# Source data start

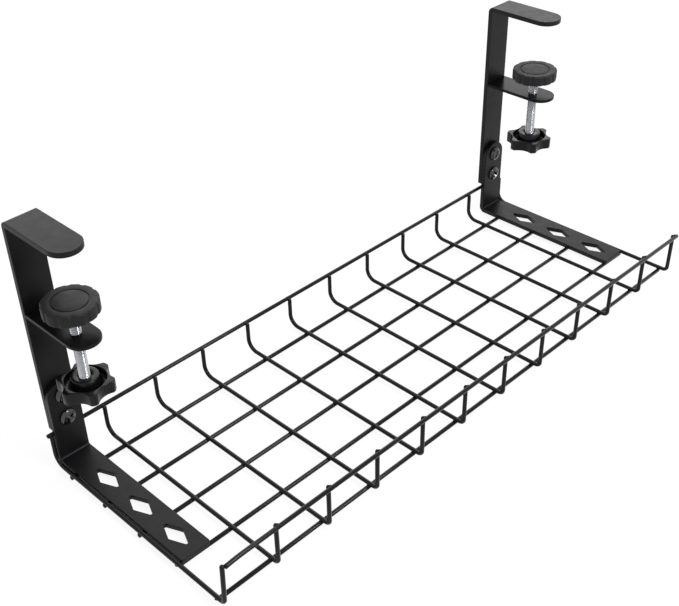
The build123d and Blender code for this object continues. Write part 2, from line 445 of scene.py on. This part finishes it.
ZINC = surface(
    "zinc_screw",
    dark=(0.36, 0.37, 0.39),
    light=(0.56, 0.57, 0.59),
    roughness=(0.12, 0.20),
    constants={"Metallic": 1.0},
    layers=[(700.0, 3.0, 0.04, 0.00006)],
    colour_scale=140.0,
)
BLACK_BOLT = surface(
    "black_bolt",
    dark=(0.003, 0.003, 0.004),
    light=(0.006, 0.006, 0.007),
    roughness=(0.08, 0.12),
    constants={"Metallic": 0.0, "IOR": 1.6, "Specular IOR Level": 0.6},
    layers=[(500.0, 2.0, 0.06, 0.00008)],
    colour_scale=300.0,
    edge_highlight=0.1,
)
PAD_PLASTIC = surface(
    "pad_plastic",
    dark=(0.007, 0.007, 0.008),
    light=(0.012, 0.012, 0.013),
    roughness=(0.50, 0.60),
    constants={"Metallic": 0.0, "IOR": 1.5, "Specular IOR Level": 0.24},
    layers=[(350.0, 2.0, 0.12, 0.0003), (1600.0, 4.0, 0.35, 0.00012)],
    edge_highlight=0.08,
)
KNOB_PLASTIC = surface(
    "knob_plastic",
    dark=(0.003, 0.003, 0.004),
    light=(0.006, 0.006, 0.007),
    roughness=(0.16, 0.24),
    constants={"Metallic": 0.0, "IOR": 1.5, "Specular IOR Level": 0.20},
    layers=[(220.0, 2.0, 0.10, 0.0005), (1400.0, 3.0, 0.12, 0.00008)],
    edge_highlight=0.12,
)


# Meshes and pieces
class Shell:
    """Collects the points and faces of one piece, in millimetres."""

    def __init__(self):
        self.vertices = []
        self.faces = []

    def ring(self, points):
        """Adds the points of a ring and gives their numbers."""
        start = len(self.vertices)
        self.vertices += [Vector(p) for p in points]
        return list(range(start, len(self.vertices)))

    def bridge(self, first, second):
        """Joins two rings with a band of faces."""
        count = len(first)
        for i in range(count):
            j = (i + 1) % count
            self.faces.append((first[i], first[j], second[j], second[i]))

    def stack(self, rings):
        """Joins rings of points in order and closes the ends."""
        made = [self.ring(points) for points in rings]
        for first, second in zip(made, made[1:]):
            self.bridge(first, second)
        self.faces.append(tuple(reversed(made[0])))
        self.faces.append(tuple(made[-1]))

    def build(self):
        """The mesh, in metres."""
        mesh = bpy.data.meshes.new("shell")
        mesh.from_pydata([v * MM for v in self.vertices], [], self.faces)
        return mesh


def stacked_mesh(rings):
    """A closed mesh over one stack of rings."""
    shell = Shell()
    shell.stack(rings)
    return shell.build()


def shown_mesh(holder):
    """A new mesh of the object as its modifiers leave it."""
    shown = holder.evaluated_get(bpy.context.evaluated_depsgraph_get())
    return bpy.data.meshes.new_from_object(shown)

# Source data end

Exercise
All of the data must be returned exactly.

Solution to this task
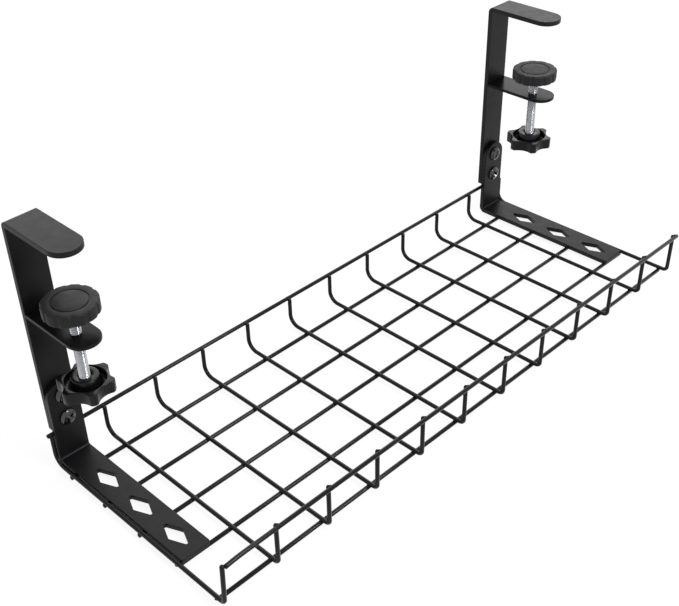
The build123d and Blender code for this object continues. Write part 2, from line 445 of scene.py on. This part finishes it.
ZINC = surface(
    "zinc_screw",
    dark=(0.36, 0.37, 0.39),
    light=(0.56, 0.57, 0.59),
    roughness=(0.12, 0.20),
    constants={"Metallic": 1.0},
    layers=[(700.0, 3.0, 0.04, 0.00006)],
    colour_scale=140.0,
)
BLACK_BOLT = surface(
    "black_bolt",
    dark=(0.003, 0.003, 0.004),
    light=(0.006, 0.006, 0.007),
    roughness=(0.08, 0.12),
    constants={"Metallic": 0.0, "IOR": 1.6, "Specular IOR Level": 0.6},
    layers=[(500.0, 2.0, 0.06, 0.00008)],
    colour_scale=300.0,
    edge_highlight=0.1,
)
PAD_PLASTIC = surface(
    "pad_plastic",
    dark=(0.007, 0.007, 0.008),
    light=(0.012, 0.012, 0.013),
    roughness=(0.50, 0.60),
    constants={"Metallic": 0.0, "IOR": 1.5, "Specular IOR Level": 0.24},
    layers=[(350.0, 2.0, 0.12, 0.0003), (1600.0, 4.0, 0.35, 0.00012)],
    edge_highlight=0.08,
)
KNOB_PLASTIC = surface(
    "knob_plastic",
    dark=(0.003, 0.003, 0.004),
    light=(0.006, 0.006, 0.007),
    roughness=(0.16, 0.24),
    constants={"Metallic": 0.0, "IOR": 1.5, "Specular IOR Level": 0.20},
    layers=[(220.0, 2.0, 0.10, 0.0005), (1400.0, 3.0, 0.12, 0.00008)],
    edge_highlight=0.12,
)


# Meshes and pieces
class Shell:
    """Collects the points and faces of one piece, in millimetres."""

    def __init__(self):
        self.vertices = []
        self.faces = []

    def ring(self, points):
        """Adds the points of a ring and gives their numbers."""
        start = len(self.vertices)
        self.vertices += [Vector(p) for p in points]
        return list(range(start, len(self.vertices)))

    def bridge(self, first, second):
        """Joins two rings with a band of faces."""
        count = len(first)
        for i in range(count):
            j = (i + 1) % count
            self.faces.append((first[i], first[j], second[j], second[i]))

    def stack(self, rings):
        """Joins rings of points in order and closes the ends."""
        made = [self.ring(points) for points in rings]
        for first, second in zip(made, made[1:]):
            self.bridge(first, second)
        self.faces.append(tuple(reversed(made[0])))
        self.faces.append(tuple(made[-1]))

    def build(self):
        """The mesh, in metres."""
        mesh = bpy.data.meshes.new("shell")
        mesh.from_pydata([v * MM for v in self.vertices], [], self.faces)
        return mesh


def stacked_mesh(rings):
    """A closed mesh over one stack of rings."""
    shell = Shell()
    shell.stack(rings)
    return shell.build()


def shown_mesh(holder):
    """A new mesh of the object as its modifiers leave it."""
    shown = holder.evaluated_get(bpy.context.evaluated_depsgraph_get())
    return bpy.data.meshes.new_from_object(shown)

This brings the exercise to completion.